GIVEN REQUEST
Find the line containing "bow_z = latch_z + 6.0" and copy it exactly, along with every line after it up to and including the line containing "bpy.context.scene.collection.objects.link(empty)". Copy nothing else.

INFORMATION PROVIDED
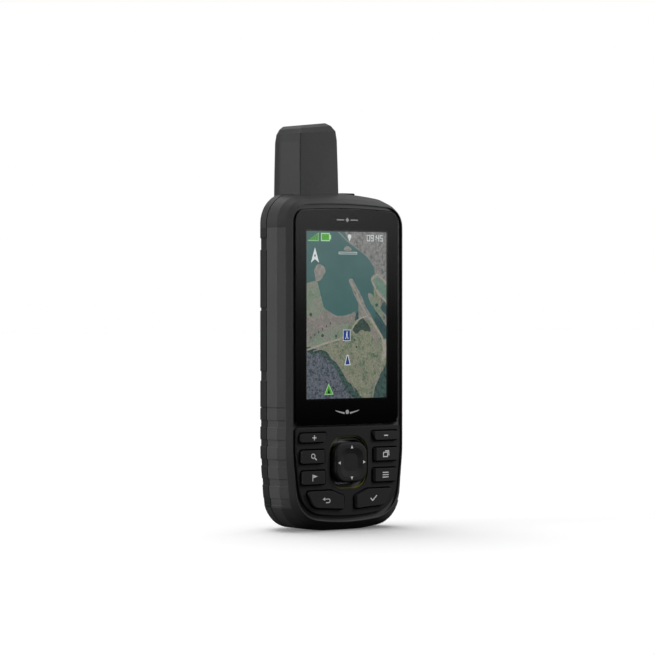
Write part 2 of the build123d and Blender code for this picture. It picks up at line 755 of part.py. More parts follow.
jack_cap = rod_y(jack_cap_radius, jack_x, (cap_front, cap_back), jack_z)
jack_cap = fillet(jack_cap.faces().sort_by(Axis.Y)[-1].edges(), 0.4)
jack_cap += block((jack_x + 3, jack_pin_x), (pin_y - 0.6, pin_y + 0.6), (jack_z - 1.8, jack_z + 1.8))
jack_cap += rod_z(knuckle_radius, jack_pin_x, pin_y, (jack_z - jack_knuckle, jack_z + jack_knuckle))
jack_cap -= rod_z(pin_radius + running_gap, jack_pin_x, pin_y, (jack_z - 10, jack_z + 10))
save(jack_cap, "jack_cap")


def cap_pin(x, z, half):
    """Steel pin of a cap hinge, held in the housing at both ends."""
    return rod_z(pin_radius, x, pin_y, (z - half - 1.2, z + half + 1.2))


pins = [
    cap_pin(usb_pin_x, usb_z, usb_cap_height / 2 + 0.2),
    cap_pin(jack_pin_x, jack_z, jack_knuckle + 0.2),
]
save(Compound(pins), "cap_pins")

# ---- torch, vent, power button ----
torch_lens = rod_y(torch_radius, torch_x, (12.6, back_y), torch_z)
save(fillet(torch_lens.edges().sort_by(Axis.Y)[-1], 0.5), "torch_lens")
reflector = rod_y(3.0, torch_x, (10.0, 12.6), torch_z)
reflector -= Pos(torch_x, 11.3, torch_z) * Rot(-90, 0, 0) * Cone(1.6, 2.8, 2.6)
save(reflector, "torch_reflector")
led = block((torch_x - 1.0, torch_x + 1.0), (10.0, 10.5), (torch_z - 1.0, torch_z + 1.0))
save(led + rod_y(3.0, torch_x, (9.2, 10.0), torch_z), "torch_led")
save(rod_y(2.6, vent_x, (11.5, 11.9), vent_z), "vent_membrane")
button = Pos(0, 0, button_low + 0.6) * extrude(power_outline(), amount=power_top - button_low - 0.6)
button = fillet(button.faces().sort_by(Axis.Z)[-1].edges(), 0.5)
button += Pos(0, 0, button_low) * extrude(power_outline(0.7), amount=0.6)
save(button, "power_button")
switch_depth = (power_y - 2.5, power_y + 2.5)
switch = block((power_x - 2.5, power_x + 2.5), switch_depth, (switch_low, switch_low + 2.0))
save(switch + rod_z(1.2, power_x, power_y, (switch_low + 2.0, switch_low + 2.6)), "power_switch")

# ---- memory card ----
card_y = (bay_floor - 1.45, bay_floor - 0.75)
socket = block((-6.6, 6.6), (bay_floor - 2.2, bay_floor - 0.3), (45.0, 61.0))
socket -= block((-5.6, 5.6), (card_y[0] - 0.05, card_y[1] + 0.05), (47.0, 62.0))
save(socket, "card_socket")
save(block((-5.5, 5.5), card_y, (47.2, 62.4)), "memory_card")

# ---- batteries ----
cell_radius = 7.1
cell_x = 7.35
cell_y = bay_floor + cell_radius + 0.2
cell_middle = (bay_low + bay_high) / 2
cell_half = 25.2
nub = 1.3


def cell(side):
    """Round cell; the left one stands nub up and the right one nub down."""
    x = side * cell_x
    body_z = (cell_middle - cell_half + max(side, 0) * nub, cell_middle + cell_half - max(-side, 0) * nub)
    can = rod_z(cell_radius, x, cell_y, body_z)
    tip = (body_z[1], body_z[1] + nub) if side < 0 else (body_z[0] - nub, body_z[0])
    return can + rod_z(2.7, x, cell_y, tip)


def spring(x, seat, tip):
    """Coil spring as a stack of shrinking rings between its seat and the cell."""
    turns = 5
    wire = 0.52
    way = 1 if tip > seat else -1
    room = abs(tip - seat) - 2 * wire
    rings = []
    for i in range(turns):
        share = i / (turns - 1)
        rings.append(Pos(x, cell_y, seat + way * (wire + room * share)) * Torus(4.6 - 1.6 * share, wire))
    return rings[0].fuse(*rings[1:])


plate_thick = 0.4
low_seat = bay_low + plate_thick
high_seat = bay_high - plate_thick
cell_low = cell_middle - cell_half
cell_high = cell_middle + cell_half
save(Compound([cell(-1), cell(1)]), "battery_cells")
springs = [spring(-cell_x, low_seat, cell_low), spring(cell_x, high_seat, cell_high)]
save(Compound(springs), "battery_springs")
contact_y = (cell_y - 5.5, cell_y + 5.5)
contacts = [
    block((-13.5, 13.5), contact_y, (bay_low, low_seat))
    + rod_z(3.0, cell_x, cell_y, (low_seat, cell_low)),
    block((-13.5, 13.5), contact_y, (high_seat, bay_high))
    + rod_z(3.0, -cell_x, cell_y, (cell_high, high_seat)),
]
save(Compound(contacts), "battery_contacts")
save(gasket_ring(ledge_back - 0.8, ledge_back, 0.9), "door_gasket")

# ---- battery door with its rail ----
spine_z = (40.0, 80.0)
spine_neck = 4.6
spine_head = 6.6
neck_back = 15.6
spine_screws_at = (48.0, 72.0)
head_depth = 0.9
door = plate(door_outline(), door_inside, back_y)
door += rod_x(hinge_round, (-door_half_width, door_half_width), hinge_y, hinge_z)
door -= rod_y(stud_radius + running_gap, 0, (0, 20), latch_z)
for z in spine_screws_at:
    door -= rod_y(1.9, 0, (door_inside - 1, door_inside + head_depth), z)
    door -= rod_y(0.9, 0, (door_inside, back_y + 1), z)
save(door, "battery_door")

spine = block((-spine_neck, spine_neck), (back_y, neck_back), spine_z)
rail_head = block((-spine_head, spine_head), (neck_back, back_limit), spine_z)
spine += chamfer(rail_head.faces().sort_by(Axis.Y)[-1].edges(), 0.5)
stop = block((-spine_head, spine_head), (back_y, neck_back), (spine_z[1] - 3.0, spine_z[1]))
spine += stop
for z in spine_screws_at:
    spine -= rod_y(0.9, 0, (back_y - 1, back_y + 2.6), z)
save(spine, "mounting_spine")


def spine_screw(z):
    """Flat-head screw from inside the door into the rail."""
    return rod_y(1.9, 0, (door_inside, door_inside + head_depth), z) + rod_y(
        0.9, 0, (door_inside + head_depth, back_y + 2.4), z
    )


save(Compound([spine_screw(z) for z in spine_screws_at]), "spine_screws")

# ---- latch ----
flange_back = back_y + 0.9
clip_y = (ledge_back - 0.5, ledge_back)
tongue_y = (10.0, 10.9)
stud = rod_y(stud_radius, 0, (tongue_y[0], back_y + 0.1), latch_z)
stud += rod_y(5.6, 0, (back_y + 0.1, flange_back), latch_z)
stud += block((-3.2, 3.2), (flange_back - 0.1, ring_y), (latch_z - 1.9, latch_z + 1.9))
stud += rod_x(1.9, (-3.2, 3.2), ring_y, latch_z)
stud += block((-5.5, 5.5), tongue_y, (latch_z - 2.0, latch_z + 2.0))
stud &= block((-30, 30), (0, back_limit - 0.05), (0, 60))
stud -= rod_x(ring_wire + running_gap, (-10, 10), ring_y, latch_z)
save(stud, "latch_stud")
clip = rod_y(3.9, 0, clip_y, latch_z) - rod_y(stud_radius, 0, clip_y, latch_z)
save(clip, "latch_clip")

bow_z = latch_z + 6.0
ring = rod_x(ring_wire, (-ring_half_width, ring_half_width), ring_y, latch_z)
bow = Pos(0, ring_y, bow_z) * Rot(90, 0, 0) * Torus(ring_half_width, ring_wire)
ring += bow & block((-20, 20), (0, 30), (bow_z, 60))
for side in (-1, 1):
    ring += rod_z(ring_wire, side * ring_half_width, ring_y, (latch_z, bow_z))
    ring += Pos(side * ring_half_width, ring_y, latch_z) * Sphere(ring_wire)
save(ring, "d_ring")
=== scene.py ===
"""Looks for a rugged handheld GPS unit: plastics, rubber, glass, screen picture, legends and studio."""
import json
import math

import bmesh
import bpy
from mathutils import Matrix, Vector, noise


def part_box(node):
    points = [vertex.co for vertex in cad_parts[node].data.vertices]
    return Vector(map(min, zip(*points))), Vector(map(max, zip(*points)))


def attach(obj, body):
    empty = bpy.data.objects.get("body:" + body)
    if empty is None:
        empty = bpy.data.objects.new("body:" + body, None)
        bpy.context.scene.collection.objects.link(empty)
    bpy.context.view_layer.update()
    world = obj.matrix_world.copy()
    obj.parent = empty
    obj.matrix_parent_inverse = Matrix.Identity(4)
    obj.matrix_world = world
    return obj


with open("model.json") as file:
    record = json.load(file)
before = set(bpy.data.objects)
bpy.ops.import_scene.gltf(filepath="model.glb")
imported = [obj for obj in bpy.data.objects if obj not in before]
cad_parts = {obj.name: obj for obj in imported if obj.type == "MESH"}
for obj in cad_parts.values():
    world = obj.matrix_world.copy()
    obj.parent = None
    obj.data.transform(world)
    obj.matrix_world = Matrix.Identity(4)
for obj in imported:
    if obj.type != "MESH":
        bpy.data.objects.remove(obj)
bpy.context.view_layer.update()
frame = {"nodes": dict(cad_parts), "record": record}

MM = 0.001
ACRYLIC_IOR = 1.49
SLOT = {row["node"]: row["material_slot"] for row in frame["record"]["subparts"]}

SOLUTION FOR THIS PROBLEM
bow_z = latch_z + 6.0
ring = rod_x(ring_wire, (-ring_half_width, ring_half_width), ring_y, latch_z)
bow = Pos(0, ring_y, bow_z) * Rot(90, 0, 0) * Torus(ring_half_width, ring_wire)
ring += bow & block((-20, 20), (0, 30), (bow_z, 60))
for side in (-1, 1):
    ring += rod_z(ring_wire, side * ring_half_width, ring_y, (latch_z, bow_z))
    ring += Pos(side * ring_half_width, ring_y, latch_z) * Sphere(ring_wire)
save(ring, "d_ring")
=== scene.py ===
"""Looks for a rugged handheld GPS unit: plastics, rubber, glass, screen picture, legends and studio."""
import json
import math

import bmesh
import bpy
from mathutils import Matrix, Vector, noise


def part_box(node):
    points = [vertex.co for vertex in cad_parts[node].data.vertices]
    return Vector(map(min, zip(*points))), Vector(map(max, zip(*points)))


def attach(obj, body):
    empty = bpy.data.objects.get("body:" + body)
    if empty is None:
        empty = bpy.data.objects.new("body:" + body, None)
        bpy.context.scene.collection.objects.link(empty)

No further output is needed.